Written instruction: Using the data beneath this instruction, retype only the lines from the one that contains "return nodes" down to the one that contains "bpy.data.objects.remove(obj)", both included, exactly as they appear.

Data segment:
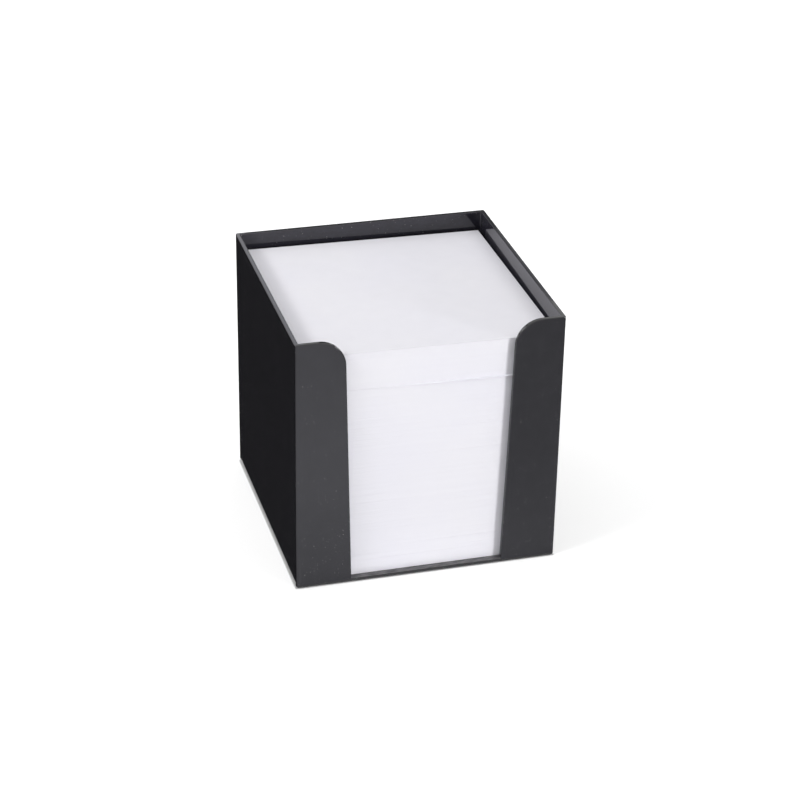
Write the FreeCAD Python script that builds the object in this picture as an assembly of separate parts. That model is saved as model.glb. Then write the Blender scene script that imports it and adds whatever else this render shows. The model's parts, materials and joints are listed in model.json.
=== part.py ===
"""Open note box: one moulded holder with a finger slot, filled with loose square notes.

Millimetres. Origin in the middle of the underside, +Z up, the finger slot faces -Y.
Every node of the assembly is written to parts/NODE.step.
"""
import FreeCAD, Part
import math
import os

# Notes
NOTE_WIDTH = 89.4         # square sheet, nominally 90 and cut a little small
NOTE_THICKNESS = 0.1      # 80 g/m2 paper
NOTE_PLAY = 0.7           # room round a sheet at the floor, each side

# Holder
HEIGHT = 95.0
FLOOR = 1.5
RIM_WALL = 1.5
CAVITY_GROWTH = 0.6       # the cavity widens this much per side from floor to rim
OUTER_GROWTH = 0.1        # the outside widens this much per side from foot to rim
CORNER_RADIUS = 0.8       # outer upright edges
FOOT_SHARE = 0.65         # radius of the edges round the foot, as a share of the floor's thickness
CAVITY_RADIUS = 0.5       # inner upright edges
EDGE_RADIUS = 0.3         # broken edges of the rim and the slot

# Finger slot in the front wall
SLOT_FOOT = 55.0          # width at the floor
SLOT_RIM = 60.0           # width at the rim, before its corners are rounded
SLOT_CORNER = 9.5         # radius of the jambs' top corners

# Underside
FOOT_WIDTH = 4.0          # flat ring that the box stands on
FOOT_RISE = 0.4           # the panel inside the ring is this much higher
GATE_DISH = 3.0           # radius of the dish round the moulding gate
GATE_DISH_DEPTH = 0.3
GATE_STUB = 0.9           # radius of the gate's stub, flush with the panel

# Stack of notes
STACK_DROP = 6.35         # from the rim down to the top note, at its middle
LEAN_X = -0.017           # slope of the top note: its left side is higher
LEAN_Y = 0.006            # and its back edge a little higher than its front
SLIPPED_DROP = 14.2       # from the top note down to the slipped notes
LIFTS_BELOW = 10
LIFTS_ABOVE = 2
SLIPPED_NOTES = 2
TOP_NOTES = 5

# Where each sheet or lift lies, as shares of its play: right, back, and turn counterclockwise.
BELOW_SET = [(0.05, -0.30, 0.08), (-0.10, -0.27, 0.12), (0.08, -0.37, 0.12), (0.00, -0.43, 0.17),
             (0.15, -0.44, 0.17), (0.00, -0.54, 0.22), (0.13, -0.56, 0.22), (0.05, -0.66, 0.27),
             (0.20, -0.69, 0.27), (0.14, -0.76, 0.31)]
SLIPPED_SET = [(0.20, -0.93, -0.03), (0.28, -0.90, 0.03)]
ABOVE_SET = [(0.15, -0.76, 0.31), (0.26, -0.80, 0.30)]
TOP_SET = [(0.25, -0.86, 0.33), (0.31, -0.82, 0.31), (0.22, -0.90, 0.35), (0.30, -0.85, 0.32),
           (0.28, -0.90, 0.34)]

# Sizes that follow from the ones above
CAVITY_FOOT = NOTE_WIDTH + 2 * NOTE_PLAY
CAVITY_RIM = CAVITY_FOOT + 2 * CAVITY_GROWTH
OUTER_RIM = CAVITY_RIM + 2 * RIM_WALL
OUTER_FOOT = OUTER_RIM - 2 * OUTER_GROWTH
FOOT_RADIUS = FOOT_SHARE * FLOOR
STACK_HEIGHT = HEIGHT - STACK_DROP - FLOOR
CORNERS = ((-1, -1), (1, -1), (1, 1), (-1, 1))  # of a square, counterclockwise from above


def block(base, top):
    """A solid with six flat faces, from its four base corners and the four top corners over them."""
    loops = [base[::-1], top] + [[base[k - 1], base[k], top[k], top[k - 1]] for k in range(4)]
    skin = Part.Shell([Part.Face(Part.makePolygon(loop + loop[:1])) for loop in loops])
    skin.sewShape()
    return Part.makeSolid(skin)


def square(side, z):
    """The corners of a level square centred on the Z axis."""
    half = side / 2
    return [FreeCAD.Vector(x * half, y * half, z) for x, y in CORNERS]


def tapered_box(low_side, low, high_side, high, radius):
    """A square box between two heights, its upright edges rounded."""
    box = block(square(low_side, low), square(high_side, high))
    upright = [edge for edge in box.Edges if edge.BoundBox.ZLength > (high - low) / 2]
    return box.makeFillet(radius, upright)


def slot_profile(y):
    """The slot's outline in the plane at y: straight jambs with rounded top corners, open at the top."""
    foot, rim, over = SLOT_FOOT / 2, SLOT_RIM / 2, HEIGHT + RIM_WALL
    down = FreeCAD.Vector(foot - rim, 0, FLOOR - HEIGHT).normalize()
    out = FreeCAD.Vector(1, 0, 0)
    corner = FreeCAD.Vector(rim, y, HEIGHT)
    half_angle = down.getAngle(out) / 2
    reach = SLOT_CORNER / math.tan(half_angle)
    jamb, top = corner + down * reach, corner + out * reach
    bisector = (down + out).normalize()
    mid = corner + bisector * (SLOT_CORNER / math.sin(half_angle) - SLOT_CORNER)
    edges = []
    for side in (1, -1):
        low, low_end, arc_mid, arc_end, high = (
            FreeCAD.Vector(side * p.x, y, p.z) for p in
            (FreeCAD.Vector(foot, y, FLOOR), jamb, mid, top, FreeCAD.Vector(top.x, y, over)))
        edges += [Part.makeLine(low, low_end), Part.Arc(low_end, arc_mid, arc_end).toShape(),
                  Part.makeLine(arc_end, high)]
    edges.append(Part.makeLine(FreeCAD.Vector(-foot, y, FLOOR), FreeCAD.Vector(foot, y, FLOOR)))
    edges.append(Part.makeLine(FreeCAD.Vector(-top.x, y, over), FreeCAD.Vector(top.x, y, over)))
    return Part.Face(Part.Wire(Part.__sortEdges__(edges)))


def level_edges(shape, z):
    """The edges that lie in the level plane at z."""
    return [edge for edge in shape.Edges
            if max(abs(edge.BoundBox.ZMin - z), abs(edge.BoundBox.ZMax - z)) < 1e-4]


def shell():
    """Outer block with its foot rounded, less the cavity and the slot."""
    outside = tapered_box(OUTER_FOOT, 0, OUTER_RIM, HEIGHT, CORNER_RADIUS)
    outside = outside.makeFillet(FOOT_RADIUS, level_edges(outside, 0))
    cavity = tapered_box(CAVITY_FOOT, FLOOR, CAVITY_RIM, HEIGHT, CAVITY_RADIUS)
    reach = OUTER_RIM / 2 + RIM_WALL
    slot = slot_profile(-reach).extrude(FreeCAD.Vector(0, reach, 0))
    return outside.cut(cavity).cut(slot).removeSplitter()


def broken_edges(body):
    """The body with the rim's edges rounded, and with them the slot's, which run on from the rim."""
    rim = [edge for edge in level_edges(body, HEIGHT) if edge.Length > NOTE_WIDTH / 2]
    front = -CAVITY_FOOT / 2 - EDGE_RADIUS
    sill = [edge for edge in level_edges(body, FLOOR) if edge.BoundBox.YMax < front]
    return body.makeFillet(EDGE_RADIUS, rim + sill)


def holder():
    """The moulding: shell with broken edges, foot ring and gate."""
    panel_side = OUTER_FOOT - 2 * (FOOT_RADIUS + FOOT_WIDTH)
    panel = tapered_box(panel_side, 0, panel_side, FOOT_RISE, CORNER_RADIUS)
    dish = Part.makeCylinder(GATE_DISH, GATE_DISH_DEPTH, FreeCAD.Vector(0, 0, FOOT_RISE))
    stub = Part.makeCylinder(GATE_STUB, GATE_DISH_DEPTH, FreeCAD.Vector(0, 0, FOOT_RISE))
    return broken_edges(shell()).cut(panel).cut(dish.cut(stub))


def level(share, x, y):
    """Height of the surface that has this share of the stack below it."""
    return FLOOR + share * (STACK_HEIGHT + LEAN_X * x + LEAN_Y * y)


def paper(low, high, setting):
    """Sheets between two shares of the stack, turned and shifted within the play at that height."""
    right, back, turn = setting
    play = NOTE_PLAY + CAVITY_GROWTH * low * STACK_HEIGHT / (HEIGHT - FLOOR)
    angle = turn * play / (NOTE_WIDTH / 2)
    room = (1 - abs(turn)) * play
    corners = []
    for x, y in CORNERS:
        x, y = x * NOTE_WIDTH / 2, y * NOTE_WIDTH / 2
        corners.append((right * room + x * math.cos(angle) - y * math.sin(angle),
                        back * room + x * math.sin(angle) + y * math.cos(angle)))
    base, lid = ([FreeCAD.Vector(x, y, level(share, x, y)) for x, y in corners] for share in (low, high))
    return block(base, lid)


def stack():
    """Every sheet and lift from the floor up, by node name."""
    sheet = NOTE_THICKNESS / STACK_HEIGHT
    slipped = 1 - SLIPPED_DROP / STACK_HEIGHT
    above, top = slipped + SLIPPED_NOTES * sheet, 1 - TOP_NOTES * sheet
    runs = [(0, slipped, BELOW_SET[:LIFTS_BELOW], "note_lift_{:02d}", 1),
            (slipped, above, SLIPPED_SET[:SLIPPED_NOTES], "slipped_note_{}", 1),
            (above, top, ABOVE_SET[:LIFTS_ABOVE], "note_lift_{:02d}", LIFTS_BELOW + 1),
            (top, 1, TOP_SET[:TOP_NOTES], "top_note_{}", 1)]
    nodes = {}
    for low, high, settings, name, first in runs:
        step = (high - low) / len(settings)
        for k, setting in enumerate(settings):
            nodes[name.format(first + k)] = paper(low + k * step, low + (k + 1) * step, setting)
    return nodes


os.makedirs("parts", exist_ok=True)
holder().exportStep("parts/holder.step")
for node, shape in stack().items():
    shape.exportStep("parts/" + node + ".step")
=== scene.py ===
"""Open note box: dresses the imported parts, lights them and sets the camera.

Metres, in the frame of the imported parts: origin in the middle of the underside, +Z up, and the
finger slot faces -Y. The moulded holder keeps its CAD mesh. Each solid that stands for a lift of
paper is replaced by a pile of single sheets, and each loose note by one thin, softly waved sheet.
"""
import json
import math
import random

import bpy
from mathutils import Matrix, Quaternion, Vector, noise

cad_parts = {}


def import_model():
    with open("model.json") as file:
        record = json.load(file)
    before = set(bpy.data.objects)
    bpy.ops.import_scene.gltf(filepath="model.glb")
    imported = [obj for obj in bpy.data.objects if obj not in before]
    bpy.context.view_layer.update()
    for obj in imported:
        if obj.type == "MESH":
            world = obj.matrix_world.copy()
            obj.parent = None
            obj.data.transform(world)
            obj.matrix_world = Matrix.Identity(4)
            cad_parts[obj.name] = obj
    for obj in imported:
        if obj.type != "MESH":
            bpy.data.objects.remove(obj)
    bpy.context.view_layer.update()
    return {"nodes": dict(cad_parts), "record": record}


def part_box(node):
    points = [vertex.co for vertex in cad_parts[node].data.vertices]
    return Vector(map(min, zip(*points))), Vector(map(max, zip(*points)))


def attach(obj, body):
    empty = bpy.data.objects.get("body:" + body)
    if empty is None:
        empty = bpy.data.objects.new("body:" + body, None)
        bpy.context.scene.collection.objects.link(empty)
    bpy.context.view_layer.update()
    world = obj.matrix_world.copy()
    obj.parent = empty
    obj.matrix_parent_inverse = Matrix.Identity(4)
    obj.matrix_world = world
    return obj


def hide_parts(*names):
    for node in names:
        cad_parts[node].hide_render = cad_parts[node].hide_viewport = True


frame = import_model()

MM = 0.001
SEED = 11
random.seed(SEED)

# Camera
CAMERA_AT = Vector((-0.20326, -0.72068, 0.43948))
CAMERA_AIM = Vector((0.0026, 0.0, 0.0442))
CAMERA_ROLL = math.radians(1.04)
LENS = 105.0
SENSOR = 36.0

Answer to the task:
    return nodes


os.makedirs("parts", exist_ok=True)
holder().exportStep("parts/holder.step")
for node, shape in stack().items():
    shape.exportStep("parts/" + node + ".step")
=== scene.py ===
"""Open note box: dresses the imported parts, lights them and sets the camera.

Metres, in the frame of the imported parts: origin in the middle of the underside, +Z up, and the
finger slot faces -Y. The moulded holder keeps its CAD mesh. Each solid that stands for a lift of
paper is replaced by a pile of single sheets, and each loose note by one thin, softly waved sheet.
"""
import json
import math
import random

import bpy
from mathutils import Matrix, Quaternion, Vector, noise

cad_parts = {}


def import_model():
    with open("model.json") as file:
        record = json.load(file)
    before = set(bpy.data.objects)
    bpy.ops.import_scene.gltf(filepath="model.glb")
    imported = [obj for obj in bpy.data.objects if obj not in before]
    bpy.context.view_layer.update()
    for obj in imported:
        if obj.type == "MESH":
            world = obj.matrix_world.copy()
            obj.parent = None
            obj.data.transform(world)
            obj.matrix_world = Matrix.Identity(4)
            cad_parts[obj.name] = obj
    for obj in imported:
        if obj.type != "MESH":
            bpy.data.objects.remove(obj)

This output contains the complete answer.